Biomolecules can only fulfil their diverse functions in the cell when they fold into a characteristic native three-dimensional structure. Knowing this structure is not only of paramount importance for basic research, but also for medicine and pharmacology. Scientists from the Karlsruhe Institute of Technology (KIT) have therefore developed a simple method to predict the three-dimensional structure of biomolecules from the analysis of readily available experimental data. The researchers recently received the “Google Faculty Research Award” for their work.
The various physiological functions of living organisms are performed and maintained by a broad range of different biomolecules. Proteins and structured ribonucleic acids have many different roles, including, for example gene regulation, oxygen transport, muscle activity and transferring information inside and outside the cell. The characteristic task that every single biomolecule fulfils in the body is directly related to its structure: the nucleotide or amino acid sequence determines the three-dimensional structure a protein assumes and hence the activity it performs.
Knowing the spatial structure of biomolecules plays a major role in many scientific disciplines: basic research can only study the function and course of metabolic processes when the molecules involved and their structures are known. The same is also true for medicine and pharmacology as biomolecule malfunctions can lead to diseases: effective therapies can often only be developed if the target molecules and their three-dimensional organisations are known. There are well-established, structure determination methods that represent molecules at atomic resolution and elucidate their three-dimensional structure. However, techniques such as X-ray crystallography and nuclear magnetic resonance spectroscopy are rather complex and cannot be performed rapidly with a large number of molecules.
Statistics to predict the 3D structure
The research team led by Dr. Alexander Schug at the Steinbuch Centre for Computing (SCC) at the Karlsruhe Institute of Technology (KIT) has developed an alternative approach for predicting the three-dimensional structure of biomolecules based on the statistical analysis of sequence information stored in free public databases. “At our institute, we use high-performance supercomputers for computationally intensive tasks,” says Schug. “We also use these systems for scientific projects. One such project involved looking at how we could use existing experimental data for predicting three-dimensional structures of proteins. We based our calculations on DNA and protein sequences, available in huge numbers in the aftermath of the Human Genome Project.” Over the past ten years, the KIT researchers have used nucleic acid and protein data of different organisms stored in free public sequence databases to develop algorithms for detecting specific mutation patterns.
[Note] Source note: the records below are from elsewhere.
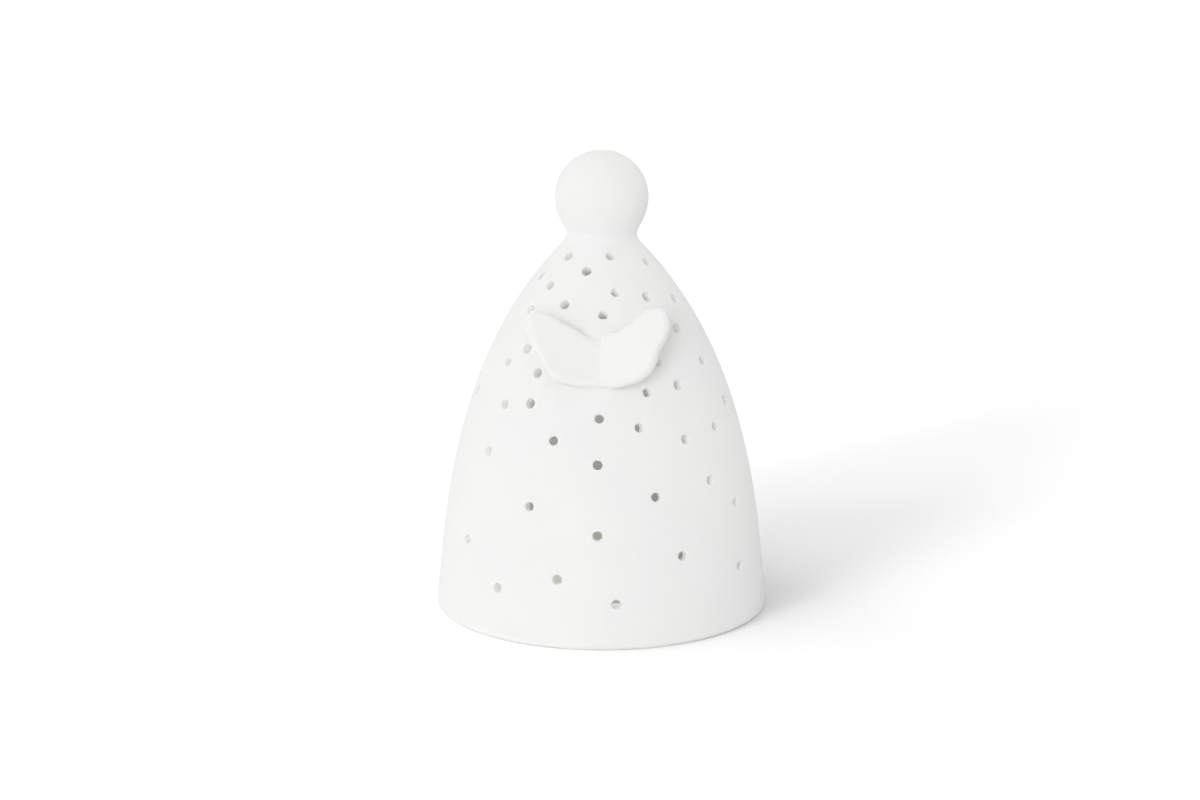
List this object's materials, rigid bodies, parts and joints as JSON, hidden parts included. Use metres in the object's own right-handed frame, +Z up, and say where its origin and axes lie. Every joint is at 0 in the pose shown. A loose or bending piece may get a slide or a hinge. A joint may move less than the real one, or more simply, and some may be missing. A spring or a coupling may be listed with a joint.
{
  "type": "light-up figure",
  "caption": "Hollow pierced porcelain angel with a ball head and folded wings, lit from inside by a push-in lamp with a slide switch and a coin cell.",
  "frame": {"origin": "centre of the base, on the plane that the foot ring stands on", "axes": "+Z up along the bell's axis; -Y is the angel's back, where the wings are and where the picture was taken from; +X is to the right in that view"},
  "size_m": [0.08, 0.08, 0.11],
  "materials": {
    "porcelain": "matt unglazed bisque, white",
    "silicone": "translucent white, satin",
    "housing": "fine moulded texture, white",
    "board": "green solder mask over glass laminate",
    "lens": "clear cast resin, warm tint",
    "switch": "black, satin",
    "contact": "nickel-plated strip, bright",
    "steel": "zinc-plated, satin"
  },
  "bodies": {
    "figure": {"porcelain_shell": "porcelain", "left_wing": "porcelain", "right_wing": "porcelain"},
    "light_unit": {"grip_ring": "silicone", "lamp_base": "housing", "lamp_cover": "housing", "cover_screw_1": "steel", "cover_screw_2": "steel", "circuit_board": "board", "led_body": "lens", "led_anode_lead": "steel", "led_cathode_lead": "steel", "switch_body": "switch", "positive_contact": "contact", "negative_contact": "contact"},
    "slider": {"switch_slider": "switch"},
    "door": {"battery_door": "housing", "door_screw": "steel"},
    "cell": {"coin_cell": "contact"}
  },
  "joints": [
    {"name": "light_unit_pull", "type": "slide", "parent": "figure", "child": "light_unit", "axis": [0, 0, -1], "range_m": [0, 0.06]},
    {"name": "switch_slide", "type": "slide", "parent": "light_unit", "child": "slider", "axis": [1, 0, 0], "range_m": [0, 0.002]},
    {"name": "battery_door_lift", "type": "slide", "parent": "light_unit", "child": "door", "axis": [0, 0, -1], "range_m": [0, 0.024]},
    {"name": "coin_cell_drop", "type": "slide", "parent": "light_unit", "child": "cell", "axis": [0, 0, -1], "range_m": [0, 0.012]}
  ],
  "couplings": [
    {"joint": "coin_cell_drop", "follows": "battery_door_lift", "ratio": 0.5}
  ]
}
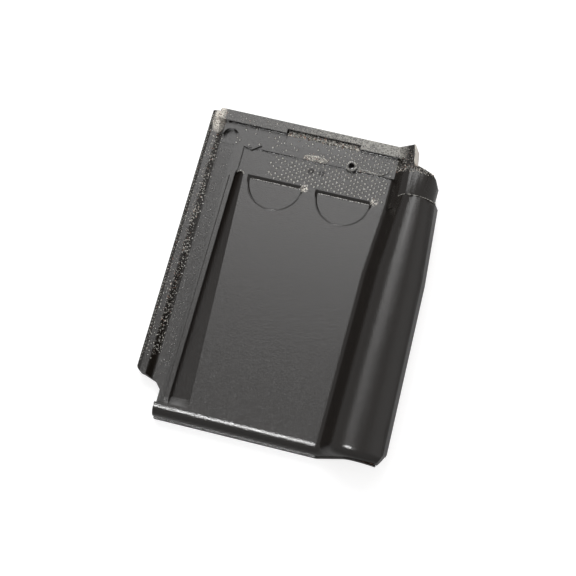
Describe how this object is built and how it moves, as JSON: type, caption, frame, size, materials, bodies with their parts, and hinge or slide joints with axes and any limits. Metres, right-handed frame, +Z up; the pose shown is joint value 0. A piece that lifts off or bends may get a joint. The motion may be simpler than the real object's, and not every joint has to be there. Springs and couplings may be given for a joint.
{
  "type": "clay roof tile",
  "caption": "Glazed interlocking clay pantile with a flat pan, one side roll, a ribbed side lock, a raised head and a rounded nose.",
  "frame": {"origin": "under the middle of the tile's box, on the floor that the nose lip and the batten nibs stand on", "axes": "+Y up the slope from the nose to the head, +X across from the side lock to the roll, +Z up out of the face"},
  "size_m": [0.2755, 0.335, 0.06],
  "materials": {
    "glaze": "black-brown satin to glossy fired glaze, worn pale and reddish at the head's edges"
  },
  "bodies": {
    "root": {"roof_tile": "glaze"}
  },
  "joints": []
}
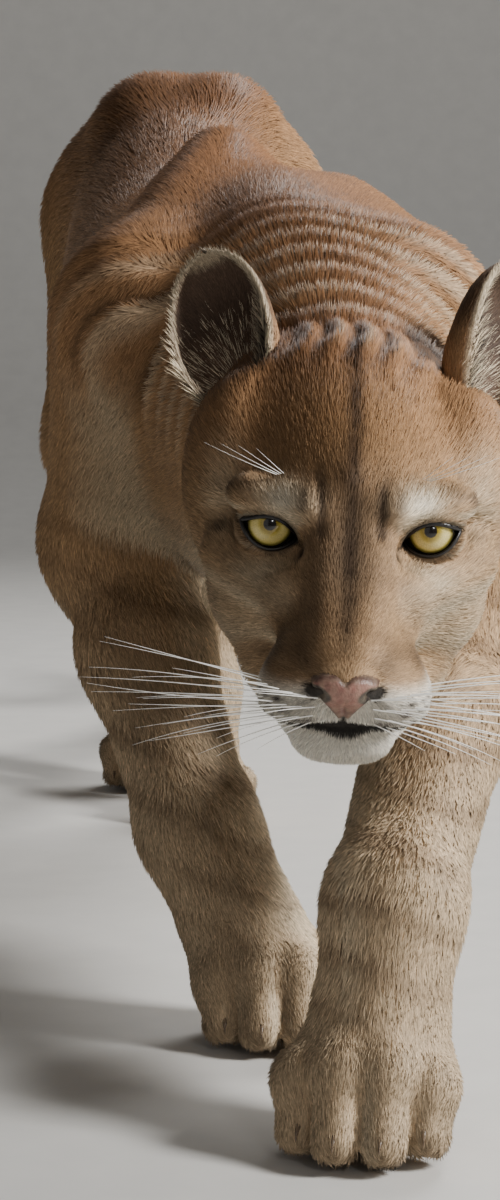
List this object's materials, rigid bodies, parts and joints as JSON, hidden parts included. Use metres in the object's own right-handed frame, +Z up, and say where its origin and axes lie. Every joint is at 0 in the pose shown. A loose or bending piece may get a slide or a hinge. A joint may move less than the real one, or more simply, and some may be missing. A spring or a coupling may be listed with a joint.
{
  "type": "cougar, life-size still model",
  "caption": "Life-size still cougar stalking forward with its head low, one forepaw set down ahead and a long tail that sweeps down behind.",
  "frame": {"origin": "middle of the whole animal's plan outline, on the floor that the paws stand on", "axes": "+Z up, the animal faces -Y with its tail towards +Y, +X to its own left"},
  "size_m": [0.3438, 1.7378, 0.6104],
  "materials": {
    "coat": "short dense tawny fur, paler below",
    "pale_coat": "short cream fur of the muzzle, chin and paws",
    "dark_coat": "dark brown fur of the tail's tip",
    "nose_skin": "moist pebbled skin",
    "eye": "wet, glossy"
  },
  "bodies": {
    "root": {"head": "coat", "lower_jaw": "pale_coat", "nose": "nose_skin", "eye_left": "eye", "eye_right": "eye", "ear_left": "coat", "ear_right": "coat", "neck": "coat", "torso_chest": "coat", "torso_loins": "coat", "foreleg_left_elbow": "coat", "foreleg_left_forearm": "coat", "foreleg_left_paw": "pale_coat", "foreleg_right_elbow": "coat", "foreleg_right_forearm": "coat", "foreleg_right_paw": "pale_coat", "hindleg_left_thigh": "coat", "hindleg_left_shank": "coat", "hindleg_left_paw": "pale_coat", "hindleg_right_thigh": "coat", "hindleg_right_shank": "coat", "hindleg_right_paw": "pale_coat", "tail_base": "coat", "tail_middle": "coat", "tail_tip": "dark_coat"}
  },
  "joints": []
}
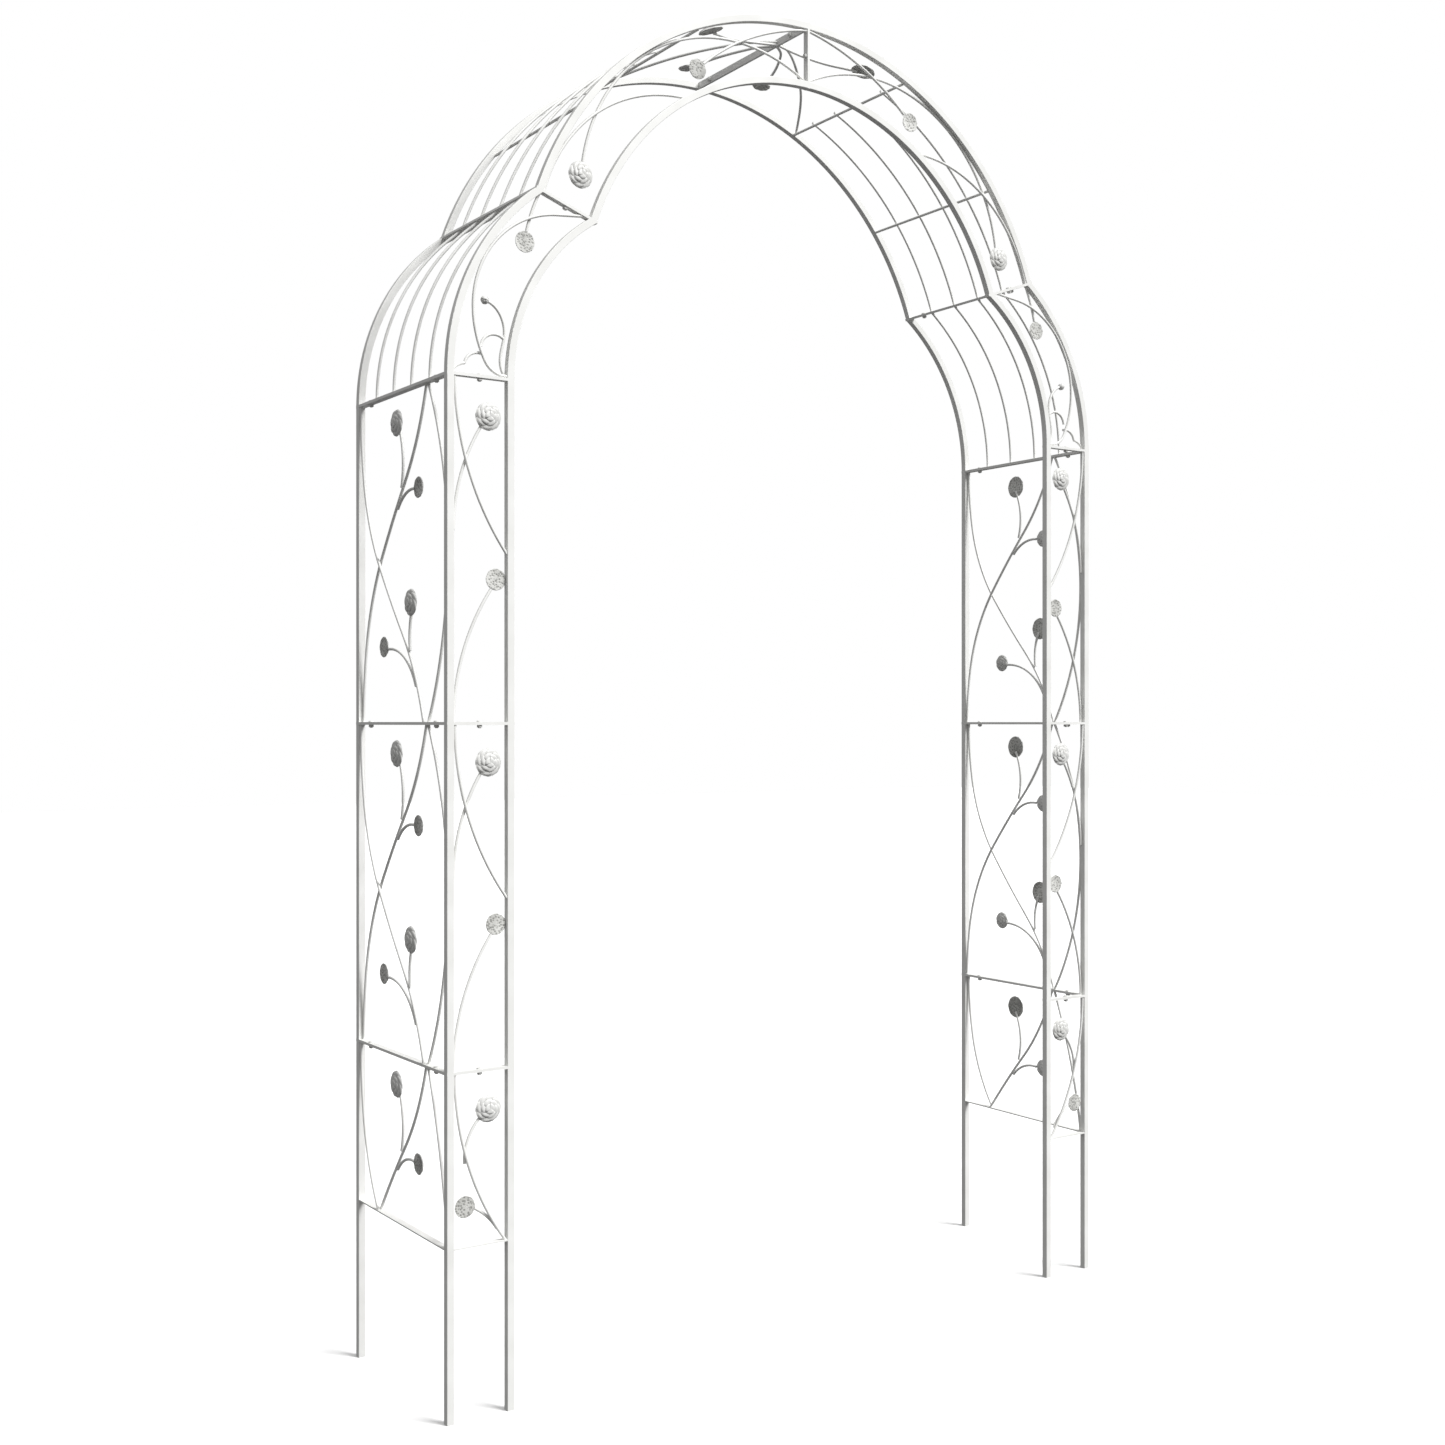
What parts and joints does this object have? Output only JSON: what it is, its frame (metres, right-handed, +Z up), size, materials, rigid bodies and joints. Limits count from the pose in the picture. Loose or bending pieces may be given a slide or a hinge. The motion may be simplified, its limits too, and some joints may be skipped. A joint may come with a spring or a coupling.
{
  "type": "garden arch",
  "caption": "Tall metal trellis arch for climbing plants: slim square tubes, a stepped round top, bent vine rods and pressed roses.",
  "frame": {"origin": "on the ground, in the middle of the overall footprint", "axes": "+Z up, +X to the right across the walkway seen from the front, +Y towards the back; the narrow front panels and front roses face -Y"},
  "size_m": [1.4586, 0.3782, 2.3993],
  "materials": {
    "white_coated_steel": "satin white powder coat on steel",
    "zinc_fastener": "white painted steel fasteners"
  },
  "bodies": {
    "root": {"joint_bolts": "zinc_fastener", "joint_nuts": "zinc_fastener", "left_base_flat_bars": "white_coated_steel", "left_base_inner_leg": "white_coated_steel", "left_base_outer_leg": "white_coated_steel", "left_base_rear_leg": "white_coated_steel", "left_base_trellis_rods": "white_coated_steel", "left_crown_flat_bars": "white_coated_steel", "left_crown_front_rods": "white_coated_steel", "left_crown_inner_hoop": "white_coated_steel", "left_crown_outer_hoop": "white_coated_steel", "left_crown_rear_hoop": "white_coated_steel", "left_crown_roof_rods": "white_coated_steel", "left_large_roses": "white_coated_steel", "left_middle_flat_bars": "white_coated_steel", "left_middle_inner_post": "white_coated_steel", "left_middle_outer_post": "white_coated_steel", "left_middle_rear_post": "white_coated_steel", "left_middle_trellis_rods": "white_coated_steel", "left_shoulder_bud": "white_coated_steel", "left_shoulder_flat_bars": "white_coated_steel", "left_shoulder_inner_hoop": "white_coated_steel", "left_shoulder_outer_hoop": "white_coated_steel", "left_shoulder_rear_hoop": "white_coated_steel", "left_shoulder_trellis_rods": "white_coated_steel", "left_small_roses": "white_coated_steel", "left_upper_flat_bars": "white_coated_steel", "left_upper_inner_post": "white_coated_steel", "left_upper_outer_post": "white_coated_steel", "left_upper_rear_post": "white_coated_steel", "left_upper_trellis_rods": "white_coated_steel", "right_base_flat_bars": "white_coated_steel", "right_base_inner_leg": "white_coated_steel", "right_base_outer_leg": "white_coated_steel", "right_base_rear_leg": "white_coated_steel", "right_base_trellis_rods": "white_coated_steel", "right_crown_flat_bars": "white_coated_steel", "right_crown_front_rods": "white_coated_steel", "right_crown_inner_hoop": "white_coated_steel", "right_crown_outer_hoop": "white_coated_steel", "right_crown_rear_hoop": "white_coated_steel", "right_crown_roof_rods": "white_coated_steel", "right_large_roses": "white_coated_steel", "right_middle_flat_bars": "white_coated_steel", "right_middle_inner_post": "white_coated_steel", "right_middle_outer_post": "white_coated_steel", "right_middle_rear_post": "white_coated_steel", "right_middle_trellis_rods": "white_coated_steel", "right_shoulder_bud": "white_coated_steel", "right_shoulder_flat_bars": "white_coated_steel", "right_shoulder_inner_hoop": "white_coated_steel", "right_shoulder_outer_hoop": "white_coated_steel", "right_shoulder_rear_hoop": "white_coated_steel", "right_shoulder_trellis_rods": "white_coated_steel", "right_small_roses": "white_coated_steel", "right_upper_flat_bars": "white_coated_steel", "right_upper_inner_post": "white_coated_steel", "right_upper_outer_post": "white_coated_steel", "right_upper_rear_post": "white_coated_steel", "right_upper_trellis_rods": "white_coated_steel"}
  },
  "joints": []
}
The method is based on the assumption that proteins accumulate mutations as they evolve, but that these mutations only slightly change the sequence. When such mutations occur in pairs, the researchers take this as an indication that the sequence positions affected are located in close spatial vicinity to each other. “Screening the databases for pairwise mutations will help us to find out how these mutations are positioned relative to each other,” says Schug. “Information we get from screening a thousand sequences for the presence of all possible mutations at the second codon positions, for example, will help us determine the co-evolution of sequence pairs. These are the data we can use for predicting three-dimensional functional configurations.”
The scientists carry out statistic analyses of large amounts of sequence data using their algorithms and then feed the results into scientific computer programmes with modelling capabilities. “We then use open source software programmes to predict the spatial structure from the mutation patterns,” says Schug. “However, these results are often hugely flawed. We therefore restrict the search to those parts of the three-dimensional protein structure that are located side by side. We know this from the statistical analyses performed. This considerably improves the calculations. After a few days of computing, we receive suggestions on the most likely structures.” It goes without saying that these computing processes lead to huge amounts of data – big data, as Schug calls them. The physicist is convinced that if the data are cleverly analysed, they will come up with other useful results as well.
The Karlsruhe researchers have come up with their first concrete result: they have determined the three-dimensional structure of riboswitches, RNA elements that bind to other molecules by forming a three-dimensional structure. These riboswitches can regulate gene expression. Although the spatial configuration of some riboswitches is already known, it is nevertheless quite difficult to obtain these molecules in the crystalline form necessary for experimental analyses. In a proof-of-principle test, the researchers used their method to predict the structures of six RNA riboswitch families. “We have not yet achieved the experimental resolution, but our results are already pretty good,” says Schug.
Schug and his team have recently been awarded the “Google Faculty Research Award” for this approach that enables them to predict the 3D structure of RNA. The prize is awarded to selected academic research projects in the fields of computer science, the engineering sciences and related areas. The Google grant supports the SCC project for a period of one year with funds totalling 50,000 US dollars.
Schug plans to use the funding to refine the methods. However, he also wants to continue his work with ribonucleic acids. “Although analysing ribonucleic acids is far more difficult than analysing proteins, we have come up with some fairly spectacular results,” says the scientist. And Google is likely to provide us with further support, notably for our work with databases.” The KIT statisticians also plan to involve life scientists in their experiments and are currently working on establishing the first collaborative projects with experimental scientists who “know biological systems far better than us statisticians,” as the physicist says. The long-term goal is to carry out genome-wide analyses and identify the 3D structure of all kinds of proteins and nucleic acids.